São João ao definir Deus como “Amor”, deixa claro que o Deus dos cristãos não é solitário, mas comunhão de pessoas: um Deus família. Essa relação de amor entre o Pai e o Filho é tão forte que gera uma terceira pessoa: o Espírito Santo. Aprendemos e cremos que o batismo nos introduz neste mistério da Trindade, nos faz participantes da vida divina, tornando-nos depositários da vida nova da graça: amor de Deus derramado em nossos corações.
É sempre bom lembrar que esse amor derramado em nossos corações é o Espírito Santo de Deus, o espírito do Ressuscitado.
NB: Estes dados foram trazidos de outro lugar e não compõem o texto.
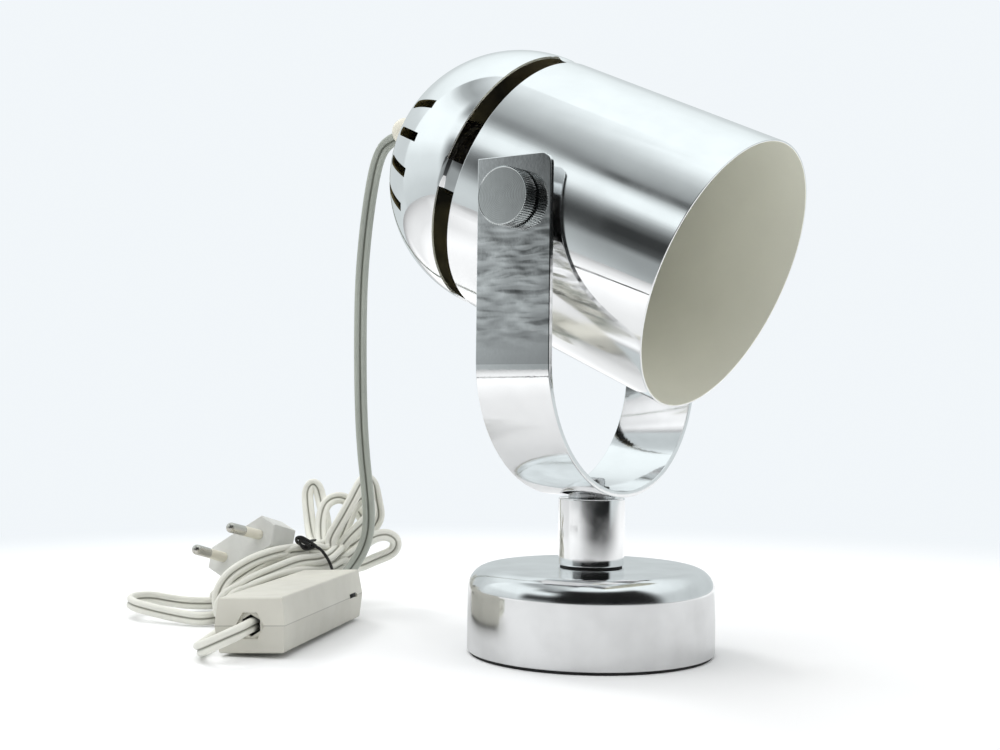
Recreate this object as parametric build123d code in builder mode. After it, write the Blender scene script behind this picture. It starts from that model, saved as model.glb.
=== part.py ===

Portanto, a fé no Deus Trindade nos deve levar a reconhecer a beleza e a santidade da pessoa humana, enquanto santuário da presença divina.
Se Deus é assim, perfeita unidade na diversidade das três pessoas, somos chamados a vivermos de forma semelhante, ou seja, unidos como membros de um único corpo, animados por único e mesmo espírito: o Espírito Santo de Deus. A comunidade humana encontrará sua verdadeira realização à medida que buscar conviver nessa relação de igualdade e de respeito com o diferente, como acontece na comunidade trinitária.
Nada mais contraditório, portanto, que uma comunidade cristã dividida. São João nos diz que jamais alguém viu a Deus, mas se nos amarmos uns aos outros, Deus aí está. A comunidade que vive unida torna Deus visível, mostra o seu Rosto. Quando se divide desfigura esse Rosto, porque Deus é unidade, comunhão: “Deus é amor”.
O modelo no qual devemos nos inspirar quer na vida familiar como comunitária e da sociedade é a Trindade Santa. Ela é o fundamento sobre o qual somos chamados a construir. Confiemo-nos ao Pai, Filho e Espírito Santo que a paz será assegurada e a vida plena nunca nos faltará.
Sei que esse jeito de pensar é tipicamente religioso e de difícil compreensão para o mundo, mas é a revelação que o próprio Deus fez de si na história judaico-cristã. Muita utopia? Pode ser para o mundo em geral, mas não para nós que fomos agraciados com o dom da fé cristã.
Que a contemplação deste amável Mistério nos abra sempre mais ao transcendente, mantendo-nos sempre abertos a acolhida do diferente, construindo unidade.
Ó Santa Trindade, inspira nosso ser e o nosso fazer!